Anak
Belum Prioritas Kampanye
Sri Tjahjorini ; Widyaiswara Madya Pusdiklat
Kesejahteraan Sosial, Lulusan S3 IPB
|
KORAN
JAKARTA, 04 April 2014
Kampanye
Pemilu 2014 sudah hampir rampung. Larangan Komisi Pemilihan Umum (KPU) agar
kampanye tidak melibatkan anak diabaikan partai politik (parpol). Parpol
menganggap angin lalu. Sebagian besar kampanye parpol di berbagai kota,
anak-anak turut meramaikan, menonton pidato dan hiburan. Pendeknya, anak
menjadi peserta kampanye entah datang sendiri atau bersama orang tua. Bahkan,
sejumlah anak mengenakan kaos ukuran orang dewasa yang dibagikan parpol di
lokasi kampanye untuk menarik warga, termasuk anak.
Maka,
bersamaan dengan ajang kampanye dari berbagai parpol, anak menjadi aset dan
komoditas empuk untuk bisa dimanfaatkan. Bukan hanya meramaikan iring-iringan
pawai agar banyak pengikut, lebih dari itu, anak mudah disetir untuk
mengikuti keinginan orang dewasa, apalagi orang tuanya. Kampanye yang relatif
berbahaya bagi anak. Kampanye juga melelahkan dan dapat dipandang memperkosa
hak anak untuk menjalani kehidupan sesuai dengan tahap perkembangannya:
terutama bermain dan belajar.
Dalam
kampanye bisa saja terjadi kerusuhan atau kecelakaan lalu lintas saat
berpawai. Belum lagi dampak sik bagi anak seperti tersengat terik matahari,
asap rokok, atau asap kendaraan yang biasanya mendominasi lingkungan
kampanye. Itu semua dapat berpotensi mengganggu kesehatan anak. Silakan saja,
calon para wakil rakyat berkampanye dengan iring-iringan, pesta musik atau
apa pun caranya, demi tersampaikannya janji manis yang belum tentu dapat
ditepati pada saat menjabat.
Hanya,
tolong jangan menggunakan anak sebagai sarana, alat, aset, atau komoditas
yang bisa dimanfaatkan seolah mereka peduli kepada bocah. Padahal, yang
sesunguhnya terjadi sebaliknya, mereka tidak peduli pada anak. Karena tidak
banyak partai yang melibatkan kepentingan terbaik anak dalam visi, misi dan
materi kampanye.
Bahkan,
anak hanya menjadi korban kampanye. Kalau terjadi kecelakaan padanya saat
kampanye, belum tentu calon wakil rakyat peduli. Setelah duduk di parlemen
pun mereka juga tidak ingat lagi anak. Yang pasti, kerja wakil rakyat pada
tahun pertama dan kedua berupaya mengembalikan biaya pemilu. Ironis sekali.
Berulang
kali imbauan dan larangan kampanye menyertakan anak disuarakan. Berulang kali
pula peserta kampanye melanggar aturan tersebut. Penyertaan anak dalam segala
aktivitas kampanye dengan dalih apa pun seharusnya ditinggalkan. Apalagi
tidak ada manfaatnya bagi anak. Malahan yang ada risiko kecelakaan.
Namun,
secara konseptual, kepentingan anak seharusnya masuk dalam program partai
yang dapat disuarakan melalui janji-janji manis parpol kepada rakyatnya.

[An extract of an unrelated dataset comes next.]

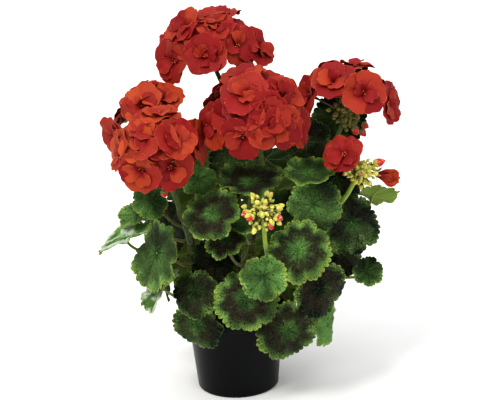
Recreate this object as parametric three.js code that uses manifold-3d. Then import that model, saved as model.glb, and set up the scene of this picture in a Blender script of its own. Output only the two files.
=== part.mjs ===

Penyalahgunaan Keterlibatan anak dalam kampanye tidak hanya mengeksploitasi,
tetapi juga menyalahgunakan kebebasannya untuk kepentingan politik. Banyak
pelanggaran terhadap hak anak mulai dari hak hidup, tumbuh, berkembang, serta
perlindungan.
Dalam
Pasal 78 Undang-Undang No 10 Tahun 2008, disebutkan bahwa dalam pemilu
anggota DPR, DPD, dan DPRD, kegiatan kampanyenya dilarang mengikutsertakan
anak-anak usia di bawah 17 tahun. Karena itu, bagi parpol yang melibatkan
anak dalam kampanye, masuk kategori melanggar tindak pidana pemilu. Hal ini
juga diatur dalam Undang-Undang Nomor 23 Tahun 2002 dalam Pasal 15 tentang
Perlindungan Anak.
Di situ
disebutkan, “Setiap anak berhak
memperoleh perlindungan dari penyalahgunaan dalam kegiatan politik.”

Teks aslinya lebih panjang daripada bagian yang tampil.